He participado con mi nieta en un concurso literario que por razones obvias no puedo exponer de momento aquí, y me ha dejado perplejo, maravillado. De no saber que alguna de las cosas que expone son rigurosa y dolorosamente ciertas, hubiera pensado que las habría copiado o la IA se las habría proporcionado.
Todo lo contrario de lo que a mí sucede. Ya he vaciado toda mi anodina vida en el blog y/o los libros y por razones obvias hay temas que jamás se me ocurriría tocar. Solo me pertenecen a mí. Sin olvidar que mi capacidad literaria es nula, la imaginación ya no funciona y el abuelo Cebolleta ya ha dado de sí cuanto en su alforja llevaba, pues esto se acabó.

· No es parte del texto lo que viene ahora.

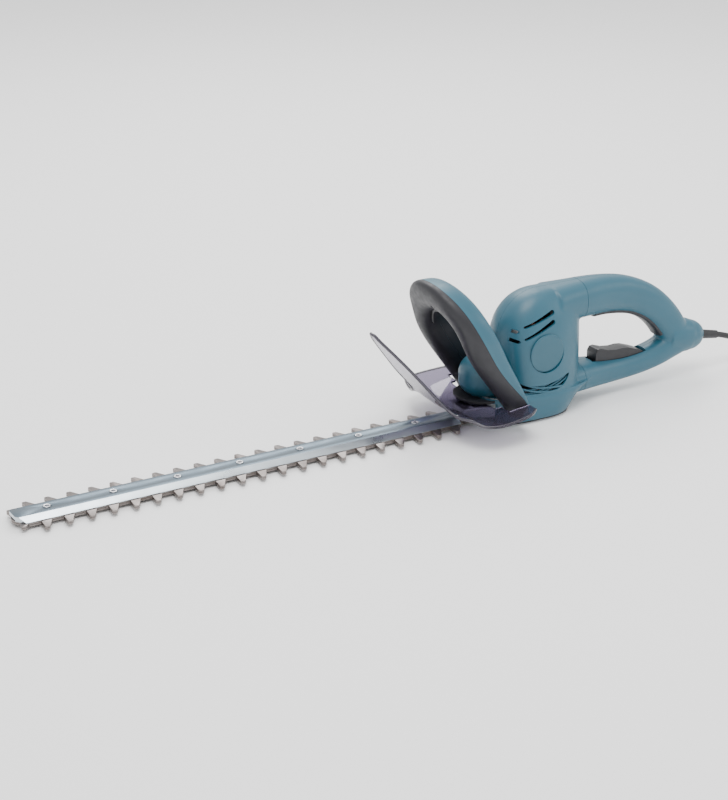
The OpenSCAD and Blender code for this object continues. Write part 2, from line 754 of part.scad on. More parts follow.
// Crank shaft with its two eccentrics
module crank_shaft() {
  color("#aeb3b8") translate([crank_x, 0, 0]) {
    translate([0, 0, 12]) cylinder(r = 5, h = 25.6);
    translate([0, stroke, 8]) cylinder(r = ecc_r, h = 3.8);
    translate([0, 0, 7]) cylinder(r = 4.6, h = 5);
    translate([0, -stroke, lower_z]) cylinder(r = ecc_r, h = 3.8);
  }
}

// Plain ball bearing drawn as one ring
module bearing(ro, ri, h) {
  difference() {
    cylinder(r = ro, h = h);
    translate([0, 0, -1]) cylinder(r = ri, h = h + 2);
    translate([0, 0, h - 0.8]) difference() {
      cylinder(r = ro - 1.8, h = 2);
      translate([0, 0, -1]) cylinder(r = ri + 1.8, h = 4);
    }
  }
}

module crank_bearing_lower() {
  color("#c4c8cc") translate([crank_x, 0, 12.4]) bearing(12.98, 5.02, 5);
}

module crank_bearing_upper() {
  color("#c4c8cc") translate([crank_x, 0, 31.2]) bearing(9.48, 5.02, 5.6);
}

module motor_bearing_lower() {
  color("#c4c8cc") translate([motor_x, 0, 32.6]) bearing(10.98, 4.02, 6.2);
}

module motor_bearing_upper() {
  color("#c4c8cc") translate([motor_x, 0, 134.4]) bearing(9.48, 4.02, 6);
}

// Motor: rotating parts
module armature_shaft() {
  color("#b9bcc0") translate([motor_x, 0, 0]) {
    translate([0, 0, 19]) cylinder(r = 2.48, h = 12);
    translate([0, 0, 31]) cylinder(r = 4, h = 110.5);
  }
}

module armature_core() {
  color("#6d7076") translate([motor_x, 0, 66]) linear_extrude(armature_len) difference() {
    circle(r = armature_r, $fn = 64);
    circle(r = 4.02);
    for (a = [0:30:330]) rotate(a) translate([armature_r - 4, -1.1]) square([5, 2.2]);
  }
}

module armature_windings() {
  color("#b5652e") translate([motor_x, 0, 0]) for (z = [59.5, 66 + armature_len + 0.2])
    translate([0, 0, z]) rotate_extrude() polygon([[5.5, 1], [8, 0], [13, 0], [15.5, 2],
      [15.5, 4.6], [13.5, 6.2], [5.5, 6.2]]);
}

module commutator() {
  color("#c07a45") translate([motor_x, 0, 109]) linear_extrude(14) difference() {
    circle(r = 11, $fn = 64);
    circle(r = 4.02);
    for (a = [0:15:345]) rotate(a) translate([9.6, -0.25]) square([3, 0.5]);
  }
}

module fan() {
  color("#26282b") translate([motor_x, 0, 44]) difference() {
    union() {
      cylinder(r = fan_r, h = 2);
      cylinder(r = 9, h = 10);
      for (i = [0:fan_blades - 1]) rotate([0, 0, i * 360 / fan_blades])
        translate([8, -0.8, 0]) cube([fan_r - 9, 1.6, 9.5]);
    }
    translate([0, 0, -1]) cylinder(r = 4.02, h = 20);
  }
}

// Motor: fixed parts
module stator_core() {
  color("#6d7076") translate([motor_x, 0, 65]) linear_extrude(36) difference() {
    intersection() {
      circle(r = 31, $fn = 96);
      square([62, 56], center = true);
    }
    circle(r = armature_r + 0.6, $fn = 96);
    for (s = [-1, 1]) translate([0, s * 17.5]) square([30, 13], center = true);
  }
}

module field_coils() {
  color("#b5652e") translate([motor_x, 0, 0]) for (s = [-1, 1])
    translate([0, s * 21.4, 59]) difference() {
      translate([-13.5, -2.2, 0]) cube([27, 4.4, 48]);
      translate([-9.5, -4, 4]) cube([19, 8, 40]);
    }
}

module fan_baffle() {
  color("#33363a") translate([motor_x, 0, 56]) difference() {
    linear_extrude(1.8) difference() {
      circle(r = 35, $fn = 96);
      circle(r = 24, $fn = 96);
    }
    for (s = [-1, 1]) translate([s * 34, 0, 0]) cube([8, 90, 9], center = true);
  }
}

module motor_bracket() {
  color("#33363a") translate([motor_x, 0, 0]) {
    translate([0, 0, 129]) difference() {
      cylinder(r = 15, h = 11.6);
      translate([0, 0, 5.3]) cylinder(r = 9.5, h = 10);
      translate([0, 0, -1]) cylinder(r = 6, h = 10);
    }
    for (a = [45, 135, 225, 315]) rotate([0, 0, a]) {
      translate([12, -3, 129]) cube([14, 6, 5]);
      translate([23, -3, 101.1]) cube([3.5, 6, 32.9]);
    }
  }
}

module brush_holders() {
  color("#c9a25a") translate([motor_x, 0, 116]) for (s = [-1, 1]) difference() {
    translate([s * 21, 0, 0]) cube([14, 9, 9], center = true);
    translate([s * 21, 0, 0]) cube([20, 6.2, 6.2], center = true);
  }
}

module carbon_brushes() {
  color("#2a2a2c") translate([motor_x, 0, 116]) for (s = [-1, 1])
    translate([s * 17.1, 0, 0]) cube([11.8, 6, 6], center = true);
}

// Electrical parts
module switch_unit() {
  color("#1f2022") {
    translate([298, -9, 17.5]) cube([30, 18, 9]);
    translate([303, -3, 26.5]) cube([8, 6, 3.4]);
  }
}

module front_switch() {
  color("#1f2022") {
    translate([62, -10, 160.4]) cube([12, 20, 8]);
    translate([66, -3, 158.5]) cube([4, 6, 1.9]);
  }
}

module capacitor() {
  color("#b8a76a") translate([247, 0, 62]) cylinder(r = 8, h = 30);
}

module cord_clamp() {
  color("#26282b") difference() {
    translate([424, -12, 43]) cube([10, 24, 8]);
    translate([420, 0, 54.6]) rotate([0, 101, 0]) cylinder(r = cord_d / 2 + 0.2, h = 40, center = true);
    for (s = [-1, 1]) translate([429, s * 9, 30]) cylinder(r = 1.6, h = 40, $fn = 24);
  }
}

module clamp_screws() {
  color("#b9bcc0") for (s = [-1, 1]) translate([429, s * 9, 41]) {
    cylinder(r = 1.55, h = 10, $fn = 24);
    translate([0, 0, 10]) cylinder(r = 2.8, h = 2, $fn = 24);
  }
}

// Screws
module side_screw(x, z, y) {
  translate([x, y, z]) rotate([90, 0, 0]) {
    cylinder(r = 3.1, h = 2.2, $fn = 24);
    cylinder(r = 1.85, h = 20, $fn = 24);
  }
}

module housing_screws() {
  color("#3a3d42") for (p = house_bosses) side_screw(p[0], p[1], 13.2);
}

module handle_screws() {
  color("#3a3d42") for (p = handle_bosses) side_screw(p[0], p[1], 10.2);
}

module base_screws() {
  color("#3a3d42") for (p = base_points) translate([p[0], p[1], 0.4]) {
    cylinder(r = 3.1, h = 1, $fn = 24);
    cylinder(r = 1.75, h = 16, $fn = 24);
  }
}

module loop_screws() {
  color("#3a3d42") for (s = [-1, 1]) translate([146, s * 54, 18]) {
    cylinder(r = 1.9, h = 13, $fn = 24);
    cylinder(r = 3.6, h = 2, $fn = 24);
  }
}

// Screws of the gear case, the bar and the guard
module gear_case_screws() {
  color("#3a3d42") {
    for (p = case_points) let (top = p[0] < 150 ? case_step : case_top) {
      translate([p[0], p[1], 22]) cylinder(r = 1.95, h = top - 22, $fn = 24);
      translate([p[0], p[1], top]) cylinder(r = 3.4, h = 2, $fn = 24);
    }
    for (x = bar_points) translate([x, 0, 10.4]) {
      cylinder(r = 2.5, h = 12.2, $fn = 24);
      translate([0, 0, 12.1]) cylinder(r = 4, h = 1.6, $fn = 24);
    }
    for (s = [-1, 1]) translate([106, s * 13.5, 15]) {
      cylinder(r = 1.6, h = 14.4, $fn = 24);
      translate([0, 0, 13.8]) cylinder(r = 3, h = 1.6, $fn = 24);
    }
  }
}

// Trigger of the rear handle
module trigger() {
  color("#26262a") difference() {
    rotate([90, 0, 0]) translate([0, 0, -9.6]) linear_extrude(19.2) polygon([[292, 38],
      [292, 55], [295, 60], [300, 60.5], [312, 56.5], [324, 55], [334, 55.5], [342, 54.5],
      [354, 50.5], [364, 46.5], [367, 44], [367, 40], [364, 37.5], [355, 37], [300, 37]]);
    translate([hinge[0], 0, hinge[1]]) rotate([90, 0, 0])
      cylinder(r = 2.05, h = 40, center = true, $fn = 24);
  }
}

module trigger_pin() {
  color("#b9bcc0") translate([hinge[0], 0, hinge[1]]) rotate([90, 0, 0])
    cylinder(r = 2, h = 28, center = true, $fn = 24);
}

// Strain relief, cord and plug
module cord_guard() {
  color("#26262a") translate([455, 0, 48.95]) rotate([0, 101, 0]) difference() {
    rotate_extrude() polygon([[0, 0], [6.2, 0], [6.2, 10], [6, 12], [5.2, 36], [0, 36]]);
    translate([0, 0, -1]) cylinder(r = cord_d / 2 + 0.05, h = 50);
  }
}

cord_points = [[465, 0, 47], [490, 0, 42.1], [515, 0, 34], [540, -2, 20], [562, -10, 9],
  [580, -28, 4.6], [588, -52, 4], [586, -80, 4], [572, -106, 4], [552, -128, 4], [530, -146, 4]];

module power_cord() {
  k = len(cord_points) - 1;
  color("#1d1d20") loft([for (i = [0:k * 2])
    let (u = i / 2, p = at(cord_points, u),
      d = unit(at(cord_points, min(k, u + 0.05)) - at(cord_points, max(0, u - 0.05))),
      s = unit(cross([0, 0, 1], d)), v = cross(d, s))
    [for (j = [0:9]) p + (cos(36 * j) * s + sin(36 * j) * v) * cord_d / 2]]);
}

plug_at = [530, -146];
plug_turn = 220;

module plug_body() {
  color("#1d1d20") translate([plug_at[0], plug_at[1], 0]) rotate([0, 0, plug_turn])
    difference() {
      union() {
        translate([4, -11, 0]) cube([34, 22, 12]);
        translate([0.05, -6, 0.1]) cube([6, 12, 8]);
        translate([36, -17, 0]) cube([6, 34, 15]);
      }
      translate([-1, 0, 4]) rotate([0, 90, 0]) cylinder(r = cord_d / 2 + 0.05, h = 1.02);
      for (s = [-1, 1]) translate([30, s * 9.5, 7]) rotate([0, 90, 0])
        cylinder(r = 2.4, h = 20, $fn = 32);
    }
}

module plug_pins() {
  color("#c9b27a") translate([plug_at[0], plug_at[1], 7]) rotate([0, 0, plug_turn])
    for (s = [-1, 1]) translate([32, s * 9.5, 0]) rotate([0, 90, 0]) {
      cylinder(r = 2.4, h = 28, $fn = 32);
      translate([0, 0, 28]) cylinder(r1 = 2.4, r2 = 1.4, h = 1, $fn = 32);
    }
}

// The origin is under the middle of the tool, without its cord
translate([-origin_x, 0, 0]) {
  housing_left();
  housing_right();
  handle_left();
  handle_right();
  grip_pad();
  skirt();
  base_plate();
  nose_cover();
  nose_collar();
  badge_left();
  badge_right();
  front_loop_front();
  front_loop_rear();
  guard();
  gear_housing();
  guide_bar();
  blade_sleeves();
  blade_screws();
  blade_nuts();
  stator_core();
  field_coils();
  motor_bracket();
  brush_holders();
  carbon_brushes();
  motor_bearing_upper();
  motor_bearing_lower();
  fan_baffle();
  crank_bearing_upper();
  crank_bearing_lower();
  switch_unit();
  front_switch();
  capacitor();
  cord_clamp();
  clamp_screws();
  housing_screws();
  handle_screws();
  base_screws();
  loop_screws();
  gear_case_screws();
  cord_guard();
  power_cord();
  plug_body();
  plug_pins();
  armature_shaft();
  armature_core();
  armature_windings();
  commutator();
  fan();
  pinion();
  crank_gear();
  crank_shaft();
  upper_blade();
  upper_yoke();
  lower_blade();
  lower_yoke();
  yoke_rivets();
  upper_rivets();
  trigger();
  trigger_pin();
  front_lever();
}
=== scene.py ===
"""Looks of a corded hedge trimmer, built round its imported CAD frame. Shapes are in millimetres until place()."""

import json
import math

import bmesh
import bpy
import numpy as np
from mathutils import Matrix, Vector


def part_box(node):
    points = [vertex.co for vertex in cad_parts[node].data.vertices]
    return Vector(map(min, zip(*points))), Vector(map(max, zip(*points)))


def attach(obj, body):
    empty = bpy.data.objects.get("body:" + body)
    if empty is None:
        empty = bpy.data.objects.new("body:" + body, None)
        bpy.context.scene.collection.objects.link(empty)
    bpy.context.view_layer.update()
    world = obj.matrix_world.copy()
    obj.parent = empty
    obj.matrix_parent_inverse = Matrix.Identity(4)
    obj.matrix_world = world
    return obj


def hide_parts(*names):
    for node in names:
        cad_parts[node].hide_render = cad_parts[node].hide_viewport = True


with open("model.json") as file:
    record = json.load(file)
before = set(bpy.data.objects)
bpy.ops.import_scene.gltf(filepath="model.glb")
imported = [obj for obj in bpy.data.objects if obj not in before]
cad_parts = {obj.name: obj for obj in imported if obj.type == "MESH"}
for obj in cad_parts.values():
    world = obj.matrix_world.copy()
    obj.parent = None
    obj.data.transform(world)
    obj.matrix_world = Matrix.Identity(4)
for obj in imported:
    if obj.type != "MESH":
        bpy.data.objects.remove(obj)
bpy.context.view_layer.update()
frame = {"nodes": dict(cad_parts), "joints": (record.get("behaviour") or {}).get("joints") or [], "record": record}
nodes = frame["nodes"]
MM = 0.001


# The outlines below are drawn with the front of the motor housing at x = 150
DRAWN_FRONT = 150
ORIGIN = np.array([DRAWN_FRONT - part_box("housing_left")[0][0] / MM, 0, 0])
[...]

Bien es verdad que hubo un tiempo que fue muy entretenido. Los recuerdos fluían, la imaginación funcionaba, las aventis mal que bien también proporcionaban argumentos pero todo eso se fue al garete. Hoy, poco menos que incapaz de dar un paso tras otro, cuando llega la hora de salir a pasear a Laika para que haga sus necesidades, no sabría decir cual de los dos tiene menos ganas de salir de casa: yo porque no puedo, ella porque no quiere. Si no fuera por pura necesidad, no saldríamos de casa. Aunque eso sí, hemos llegado a un punto en que no podemos vivir el uno sin la otra y al revés. Llora si me voy y la dejo en casa; antes de llegar el ascensor a la planta, ya sabe que subo, y yo, ya sueño que me falta. La pasada noche, y no es la primera, como todos los sueños, absurdos la mayoría de las veces, lo único cierto es que me faltaba, la había perdido y no estaba conmigo, y eso, me duele inmensamente aún soñando. Amo a esta animalillo como nunca pensé que pudiera hacerlo. Una perrilla que vino a mí en un momento de soledad y se ha convertido en mi amor inseparable.
Ya, ni esto le levanta a uno el ánimo.